The hero is played by Jason Momoa, who shows here that he may have been born about 30 years too late for his acting career. He would have fit in perfectly with those other action stars of the '80s and '90s, with his hulking frame and his ability to stare down bad guys without blinking or winking. His last name probably would have looked good in huge letters on billboards, TV commercials, and posters, too.

One of the minor joys of director Lin Oeding's film is watching Momoa give a sturdy performance to back up his physicality and natural star power. He's the kind of actor who easily could be typecast as a generic heavy or a superhero (as he has been cast in the past), but as the almost too aptly named Joe Braven, Momoa exhibits a lot more beneath the surface than we'd expect from this type of character in this type of movie.

Joe is a logger, a boss, a husband, a father, and a son. He's just your regular guy, living in a remote town in the northern wilderness. When he isn't working, Joe's a good husband to Stephanie (Jill Wagner) and an attentive, joking father to Charlotte (Sasha Rossof).

His father Linden (Stephen Lang) suffered a severe head injury after taking a long fall on the job, and his memory is going. Joe has to rescue his old man when he wanders away from home. He gets into a bar fight early on, after some guys don't take to kindly to Linden trying to grab a woman he has mistaken for his wife. The fight establishes a couple of things about Joe: He'll get into one when necessary, and he's not good enough at fighting not to take a beating.

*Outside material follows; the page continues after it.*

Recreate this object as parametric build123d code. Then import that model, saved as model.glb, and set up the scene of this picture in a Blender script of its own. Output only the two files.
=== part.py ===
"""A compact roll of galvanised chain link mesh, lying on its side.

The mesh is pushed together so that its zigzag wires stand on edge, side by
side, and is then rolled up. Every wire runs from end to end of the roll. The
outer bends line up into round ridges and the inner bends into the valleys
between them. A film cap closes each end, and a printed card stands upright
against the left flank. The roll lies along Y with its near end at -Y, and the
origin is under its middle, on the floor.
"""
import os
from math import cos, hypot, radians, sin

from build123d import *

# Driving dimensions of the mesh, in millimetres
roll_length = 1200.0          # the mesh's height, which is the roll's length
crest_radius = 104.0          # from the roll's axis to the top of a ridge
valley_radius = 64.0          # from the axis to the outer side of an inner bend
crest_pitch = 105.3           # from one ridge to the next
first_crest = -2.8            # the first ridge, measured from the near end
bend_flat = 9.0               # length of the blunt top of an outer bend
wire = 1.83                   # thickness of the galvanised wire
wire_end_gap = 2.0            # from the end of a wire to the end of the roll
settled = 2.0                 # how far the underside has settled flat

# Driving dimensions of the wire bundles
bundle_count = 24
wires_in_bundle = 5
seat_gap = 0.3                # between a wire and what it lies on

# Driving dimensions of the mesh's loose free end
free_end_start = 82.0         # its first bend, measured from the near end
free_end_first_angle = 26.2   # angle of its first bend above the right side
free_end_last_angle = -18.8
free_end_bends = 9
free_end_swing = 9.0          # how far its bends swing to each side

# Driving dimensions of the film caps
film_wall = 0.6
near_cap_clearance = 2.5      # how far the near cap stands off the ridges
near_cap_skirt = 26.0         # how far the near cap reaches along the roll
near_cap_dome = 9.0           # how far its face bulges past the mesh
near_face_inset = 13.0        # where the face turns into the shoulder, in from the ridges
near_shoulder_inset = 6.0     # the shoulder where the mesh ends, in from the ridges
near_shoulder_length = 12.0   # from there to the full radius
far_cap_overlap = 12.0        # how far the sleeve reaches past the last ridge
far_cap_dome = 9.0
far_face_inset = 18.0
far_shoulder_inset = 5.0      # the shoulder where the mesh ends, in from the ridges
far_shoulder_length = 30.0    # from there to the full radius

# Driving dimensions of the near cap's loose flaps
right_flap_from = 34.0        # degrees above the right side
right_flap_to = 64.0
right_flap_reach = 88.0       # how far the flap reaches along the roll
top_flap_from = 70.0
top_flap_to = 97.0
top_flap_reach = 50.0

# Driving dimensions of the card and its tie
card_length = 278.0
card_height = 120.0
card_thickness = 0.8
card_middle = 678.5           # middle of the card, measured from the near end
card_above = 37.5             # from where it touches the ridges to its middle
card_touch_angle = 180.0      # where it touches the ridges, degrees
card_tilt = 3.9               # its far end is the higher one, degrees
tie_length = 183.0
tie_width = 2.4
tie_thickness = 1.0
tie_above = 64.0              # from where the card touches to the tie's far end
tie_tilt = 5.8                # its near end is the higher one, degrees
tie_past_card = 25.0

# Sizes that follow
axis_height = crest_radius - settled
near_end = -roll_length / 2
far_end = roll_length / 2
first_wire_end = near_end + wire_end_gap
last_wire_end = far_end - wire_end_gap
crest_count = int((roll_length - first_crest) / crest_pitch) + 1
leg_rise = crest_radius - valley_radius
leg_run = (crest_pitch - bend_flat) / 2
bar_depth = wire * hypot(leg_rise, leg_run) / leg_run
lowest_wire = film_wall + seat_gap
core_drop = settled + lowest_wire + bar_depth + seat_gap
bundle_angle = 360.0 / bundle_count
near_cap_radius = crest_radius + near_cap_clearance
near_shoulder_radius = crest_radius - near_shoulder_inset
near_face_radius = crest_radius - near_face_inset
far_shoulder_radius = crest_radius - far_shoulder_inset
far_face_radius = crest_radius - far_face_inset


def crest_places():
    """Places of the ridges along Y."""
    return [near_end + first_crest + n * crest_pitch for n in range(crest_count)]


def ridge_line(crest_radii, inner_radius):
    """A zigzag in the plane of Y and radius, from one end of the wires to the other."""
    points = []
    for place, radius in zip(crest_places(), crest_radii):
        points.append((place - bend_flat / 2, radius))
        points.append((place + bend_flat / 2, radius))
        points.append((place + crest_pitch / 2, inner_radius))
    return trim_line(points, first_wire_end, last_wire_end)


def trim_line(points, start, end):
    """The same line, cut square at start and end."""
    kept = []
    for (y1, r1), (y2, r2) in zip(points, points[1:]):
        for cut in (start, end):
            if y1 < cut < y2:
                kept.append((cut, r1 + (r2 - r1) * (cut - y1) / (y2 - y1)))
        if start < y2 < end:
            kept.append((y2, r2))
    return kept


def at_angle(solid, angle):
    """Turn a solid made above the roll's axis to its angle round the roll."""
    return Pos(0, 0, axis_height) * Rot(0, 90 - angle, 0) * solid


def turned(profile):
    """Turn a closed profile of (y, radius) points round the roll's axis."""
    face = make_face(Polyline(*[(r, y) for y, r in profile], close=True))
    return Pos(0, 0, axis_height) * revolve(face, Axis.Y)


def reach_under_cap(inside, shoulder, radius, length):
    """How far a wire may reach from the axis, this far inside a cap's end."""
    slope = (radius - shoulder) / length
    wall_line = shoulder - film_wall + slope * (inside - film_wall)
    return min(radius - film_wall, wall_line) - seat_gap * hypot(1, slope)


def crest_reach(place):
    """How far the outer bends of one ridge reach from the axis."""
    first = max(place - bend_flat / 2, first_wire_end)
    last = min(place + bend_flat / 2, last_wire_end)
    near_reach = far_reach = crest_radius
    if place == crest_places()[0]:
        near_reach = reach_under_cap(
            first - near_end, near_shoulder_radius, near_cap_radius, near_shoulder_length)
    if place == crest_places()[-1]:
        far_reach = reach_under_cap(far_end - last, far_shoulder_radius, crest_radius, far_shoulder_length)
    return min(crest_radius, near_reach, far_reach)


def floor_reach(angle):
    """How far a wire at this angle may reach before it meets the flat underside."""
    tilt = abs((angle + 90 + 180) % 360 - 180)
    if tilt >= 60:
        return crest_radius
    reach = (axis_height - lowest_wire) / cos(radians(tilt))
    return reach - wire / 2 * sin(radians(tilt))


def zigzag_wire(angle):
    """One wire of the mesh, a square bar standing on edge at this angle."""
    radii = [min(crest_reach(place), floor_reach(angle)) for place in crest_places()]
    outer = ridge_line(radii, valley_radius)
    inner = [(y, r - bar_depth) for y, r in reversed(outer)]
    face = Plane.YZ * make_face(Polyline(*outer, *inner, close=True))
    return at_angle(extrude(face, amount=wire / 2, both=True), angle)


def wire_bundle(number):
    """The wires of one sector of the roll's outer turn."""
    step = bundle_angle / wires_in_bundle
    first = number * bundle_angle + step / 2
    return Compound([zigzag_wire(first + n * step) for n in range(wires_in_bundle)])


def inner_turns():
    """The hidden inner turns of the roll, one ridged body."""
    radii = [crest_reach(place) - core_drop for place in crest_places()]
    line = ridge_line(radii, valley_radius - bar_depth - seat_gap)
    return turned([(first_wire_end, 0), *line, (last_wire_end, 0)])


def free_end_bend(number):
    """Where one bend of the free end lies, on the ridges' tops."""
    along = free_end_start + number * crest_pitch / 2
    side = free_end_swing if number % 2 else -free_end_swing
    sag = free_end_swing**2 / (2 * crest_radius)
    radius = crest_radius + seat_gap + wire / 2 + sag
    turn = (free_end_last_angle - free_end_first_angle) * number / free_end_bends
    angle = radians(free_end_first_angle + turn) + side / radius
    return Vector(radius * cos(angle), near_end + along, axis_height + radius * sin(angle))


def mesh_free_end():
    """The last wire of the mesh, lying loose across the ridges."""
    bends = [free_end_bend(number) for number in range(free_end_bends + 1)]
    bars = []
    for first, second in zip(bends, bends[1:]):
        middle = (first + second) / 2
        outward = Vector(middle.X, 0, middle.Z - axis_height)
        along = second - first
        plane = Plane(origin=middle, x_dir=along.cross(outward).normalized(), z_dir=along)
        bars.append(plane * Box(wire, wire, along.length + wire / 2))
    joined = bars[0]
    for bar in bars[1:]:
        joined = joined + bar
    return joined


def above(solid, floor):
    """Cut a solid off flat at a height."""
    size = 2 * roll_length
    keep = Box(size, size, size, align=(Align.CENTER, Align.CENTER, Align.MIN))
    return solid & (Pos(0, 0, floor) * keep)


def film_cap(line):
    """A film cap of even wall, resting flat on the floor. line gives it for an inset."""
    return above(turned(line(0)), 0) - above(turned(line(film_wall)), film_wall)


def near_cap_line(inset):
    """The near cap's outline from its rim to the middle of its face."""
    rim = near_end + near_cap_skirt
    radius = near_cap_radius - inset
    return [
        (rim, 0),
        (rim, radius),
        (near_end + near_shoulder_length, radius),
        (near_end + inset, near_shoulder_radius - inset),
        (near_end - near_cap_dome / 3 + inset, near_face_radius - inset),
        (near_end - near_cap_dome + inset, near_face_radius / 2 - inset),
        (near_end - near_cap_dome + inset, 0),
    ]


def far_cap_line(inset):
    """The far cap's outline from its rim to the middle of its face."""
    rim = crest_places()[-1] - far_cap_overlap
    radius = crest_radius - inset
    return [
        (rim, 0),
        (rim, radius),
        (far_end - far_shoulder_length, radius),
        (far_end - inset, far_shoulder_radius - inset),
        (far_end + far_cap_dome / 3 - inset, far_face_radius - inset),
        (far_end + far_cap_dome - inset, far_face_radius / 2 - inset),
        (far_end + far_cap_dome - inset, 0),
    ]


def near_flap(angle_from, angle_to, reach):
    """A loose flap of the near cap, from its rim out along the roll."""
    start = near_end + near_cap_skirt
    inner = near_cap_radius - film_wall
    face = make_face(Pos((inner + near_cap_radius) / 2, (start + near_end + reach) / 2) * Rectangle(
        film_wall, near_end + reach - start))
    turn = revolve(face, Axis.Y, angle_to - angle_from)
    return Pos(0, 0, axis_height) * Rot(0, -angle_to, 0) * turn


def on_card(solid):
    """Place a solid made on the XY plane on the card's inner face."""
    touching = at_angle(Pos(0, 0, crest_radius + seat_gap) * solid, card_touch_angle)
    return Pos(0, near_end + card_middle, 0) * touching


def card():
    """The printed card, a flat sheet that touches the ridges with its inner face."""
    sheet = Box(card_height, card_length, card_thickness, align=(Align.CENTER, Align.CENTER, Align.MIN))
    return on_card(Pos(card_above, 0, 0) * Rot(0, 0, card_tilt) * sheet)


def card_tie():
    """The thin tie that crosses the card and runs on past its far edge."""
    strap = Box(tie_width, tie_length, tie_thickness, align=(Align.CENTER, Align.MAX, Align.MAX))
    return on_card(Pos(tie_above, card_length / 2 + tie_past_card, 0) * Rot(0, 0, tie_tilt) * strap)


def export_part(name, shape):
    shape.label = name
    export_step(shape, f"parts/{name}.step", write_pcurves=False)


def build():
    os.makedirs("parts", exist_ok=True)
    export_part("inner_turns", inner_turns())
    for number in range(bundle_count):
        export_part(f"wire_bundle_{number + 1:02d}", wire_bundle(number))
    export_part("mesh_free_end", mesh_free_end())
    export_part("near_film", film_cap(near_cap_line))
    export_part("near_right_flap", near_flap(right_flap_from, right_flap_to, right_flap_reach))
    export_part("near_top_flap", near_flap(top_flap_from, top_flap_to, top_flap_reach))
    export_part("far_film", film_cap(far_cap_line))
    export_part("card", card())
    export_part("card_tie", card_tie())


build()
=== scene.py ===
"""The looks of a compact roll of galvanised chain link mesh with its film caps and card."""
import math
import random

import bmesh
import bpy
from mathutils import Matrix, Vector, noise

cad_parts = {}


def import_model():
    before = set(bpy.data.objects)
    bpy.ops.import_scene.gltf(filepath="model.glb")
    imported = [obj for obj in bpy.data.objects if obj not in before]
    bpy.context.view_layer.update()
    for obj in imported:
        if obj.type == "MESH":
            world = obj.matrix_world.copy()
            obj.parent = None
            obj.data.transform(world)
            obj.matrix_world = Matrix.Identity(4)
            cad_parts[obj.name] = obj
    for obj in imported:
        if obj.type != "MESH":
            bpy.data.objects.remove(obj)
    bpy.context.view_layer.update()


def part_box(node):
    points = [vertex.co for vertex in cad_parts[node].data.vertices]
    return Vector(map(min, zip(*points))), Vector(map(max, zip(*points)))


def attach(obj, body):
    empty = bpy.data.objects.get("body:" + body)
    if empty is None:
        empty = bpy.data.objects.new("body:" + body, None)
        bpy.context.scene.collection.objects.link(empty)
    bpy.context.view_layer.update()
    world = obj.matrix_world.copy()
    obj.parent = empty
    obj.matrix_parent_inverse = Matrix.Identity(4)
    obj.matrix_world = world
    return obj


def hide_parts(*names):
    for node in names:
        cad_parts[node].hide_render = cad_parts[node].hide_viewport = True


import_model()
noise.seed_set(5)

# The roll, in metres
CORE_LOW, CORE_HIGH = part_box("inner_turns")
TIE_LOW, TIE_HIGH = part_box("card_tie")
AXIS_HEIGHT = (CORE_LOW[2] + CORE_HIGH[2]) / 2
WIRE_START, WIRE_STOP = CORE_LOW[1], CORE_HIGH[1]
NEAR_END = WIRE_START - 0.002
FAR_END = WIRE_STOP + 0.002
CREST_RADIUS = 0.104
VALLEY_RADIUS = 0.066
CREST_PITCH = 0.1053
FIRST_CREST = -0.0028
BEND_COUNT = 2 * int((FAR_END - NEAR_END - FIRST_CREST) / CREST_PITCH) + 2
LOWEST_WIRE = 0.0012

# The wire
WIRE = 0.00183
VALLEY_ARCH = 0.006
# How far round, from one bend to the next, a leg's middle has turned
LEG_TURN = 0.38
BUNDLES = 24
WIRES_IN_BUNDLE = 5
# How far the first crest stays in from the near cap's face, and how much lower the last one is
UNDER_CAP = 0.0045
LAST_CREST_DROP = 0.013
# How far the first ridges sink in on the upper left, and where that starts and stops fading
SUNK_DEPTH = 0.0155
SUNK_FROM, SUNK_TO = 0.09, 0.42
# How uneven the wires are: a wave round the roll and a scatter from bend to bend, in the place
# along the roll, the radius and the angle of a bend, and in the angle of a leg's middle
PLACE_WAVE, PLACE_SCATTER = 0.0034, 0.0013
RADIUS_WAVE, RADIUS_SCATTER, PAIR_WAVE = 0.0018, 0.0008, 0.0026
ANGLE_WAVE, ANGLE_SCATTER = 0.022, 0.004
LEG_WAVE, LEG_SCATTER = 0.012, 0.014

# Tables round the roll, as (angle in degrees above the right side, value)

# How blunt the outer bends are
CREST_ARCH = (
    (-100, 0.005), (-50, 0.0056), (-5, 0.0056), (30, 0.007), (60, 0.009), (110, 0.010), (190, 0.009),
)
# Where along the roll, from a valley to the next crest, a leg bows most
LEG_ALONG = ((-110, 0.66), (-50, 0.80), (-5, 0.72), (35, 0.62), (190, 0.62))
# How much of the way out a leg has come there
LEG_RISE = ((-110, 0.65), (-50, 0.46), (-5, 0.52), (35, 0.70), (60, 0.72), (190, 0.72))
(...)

The story proper begins after one of Joe's employees hides some cocaine in his boss' cabin in the woods. Kassen (Garret Dillahunt), the crime boss, wants his product back, but Joe has taken his father for a short trip to the cabin, hoping that it'll help his condition. Charlotte hid in her father's truck to join them, and now there's a group of men approaching, willing to kill all of them to get back the drugs.

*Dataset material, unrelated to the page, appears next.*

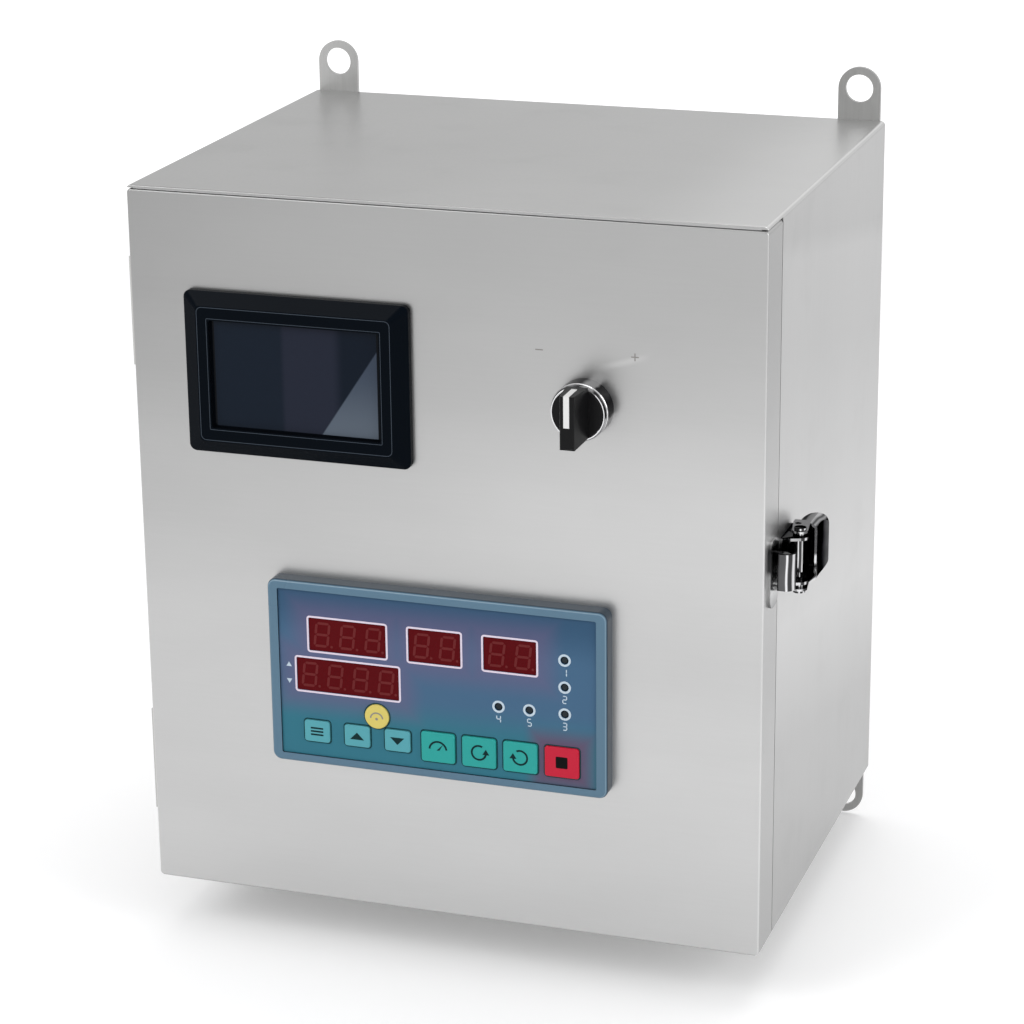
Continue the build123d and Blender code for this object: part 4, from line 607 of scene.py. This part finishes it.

What follows is an extended standoff—a lengthy game of cat-and-mouse—in which Joe and Linden, armed only with their wits and some random tools and a hunting rifle, have to face off against a team of well-armed men with orders to murder anyone in the cabin once the drugs are in Kassen's possession. Sibbett's screenplay is effective, not only for what it does well, but also for avoiding the missteps that it easily could have made.

What it gets right is, of course, its sense of isolated helplessness, as well as the need for our heroes to be smarter, more cunning, and more resourceful than just shooting or fighting the bad guys. Linden sits in the upstairs of the cabin, spotting henchmen with the scope of his rifle, waiting for his son to figure out how to prevent the bad guys from storming the cabin—and how to get his daughter out of danger.

One of the cheap things a movie such as this can do—and often does—is to use a kid as an easy way to create suspense. With a single chase in through the woods, Sibbett essentially removes that element from the story. When the child-in-peril scenario arises again, the film dismisses it quickly. It does so by introducing Stephanie into the mix. We think she's on a path to the cabin to become yet another potential hostage or cheap suspense tactic, but no, she's as capable of handling herself as Joe.

That's the primary thrill of the film—watching Sibbett set up what appear to be predictable clichés, only to demolish them once they come into play. We know, for example, that there'll be a moment when Linden's memory becomes an issue, but instead of dragging it out for peril, the film gives us a quiet, tender moment between father and son—one that, somehow, doesn't stop the story dead in its tracks. Even the cops here aren't as incompetent as hundreds of similar movies have led us to expect.

This is a solid, more-than-competent action film. Braven follows through on its claustrophobic setup and the promise of a hero who needs to be as clever as he is tough. With Momoa as that hero, we accept both of those characteristics.